Back then DC members rarely took photographs. Prime directives of the Western Mysteries, after all do include "Dare to Know and stay Silent"? There are only two or three photos around of the Karmapa's visit, but fortunately one is excellent, taken by Peter Deutsche and included here. It shows Karmapa and NR in the Temple at Kinmount, prior to empowerments that will take place the following week. Present and unseen in the photo are a contingent of students who have come from a month-long retreat with Namgyal Rinpoche at Deer Lodge in the Haliburton area. Others remained on the land, working to prepare for the Karmapa's visit, building thrones, canopies, and fixing up Hill House where Karmapa will reside for the duration. 

Under the direction of Karma Thinley Rinpoche, Peter Boag had almost completed work on the Milarepa chorten, the first Tibetan stupa in the Americas, on the hill just across from the big log house, to be consecrated by the Karmapa before he departed.

After lunch one day, His Holiness chose the site for a Kagyu gompa or temple. He set off down the trail with a long white kata (scarf) and upon reaching near the crest of the hill where the covered Buddha shrine now sits, he turned and walked eastward into the trees and, while reciting a mantra, tied the kata around a low branch of a pine tree. Very near this spot Pyramid Cabin was later built by members of the Mysteries Lodge and upon the door a brass plaque was affixed, dedicating the building to HH Karmapa XVI.

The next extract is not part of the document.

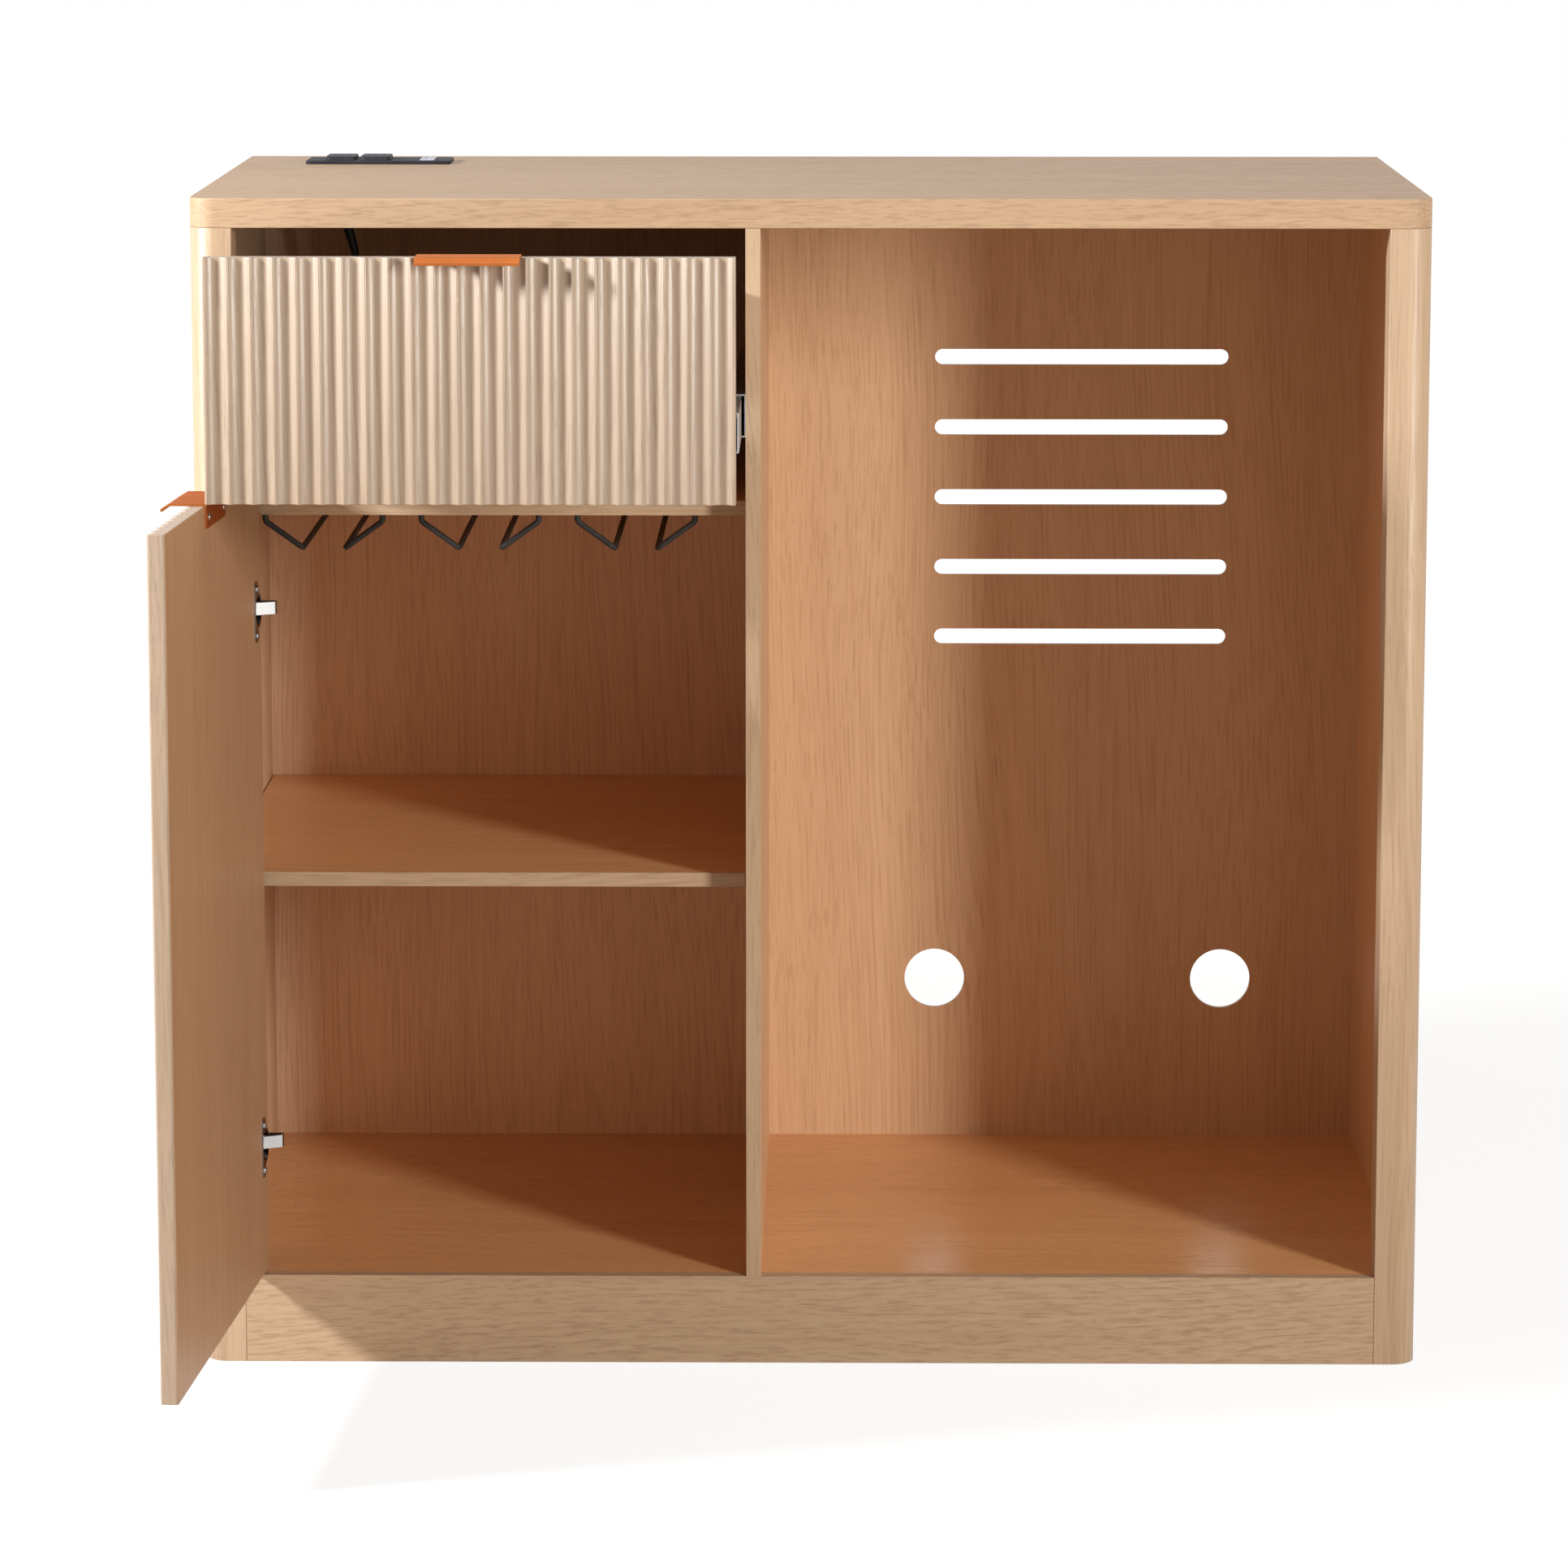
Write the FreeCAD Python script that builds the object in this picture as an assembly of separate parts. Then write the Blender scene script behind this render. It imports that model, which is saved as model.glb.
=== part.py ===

Where that plaque is now, I'm not sure. There is also the sign that stretched high above the driveway during the Karmapa's visit: "Karma'i Garchen" (Tent of the Karmapas). It was taken down soon after and finally placed discreetly in the foyer at Main House. The Dharma Centre in the 70s, after all, was universalist and non-sectarian like Theosophy, and in fact not even Buddhist but the embryo of a Space Age Mystery.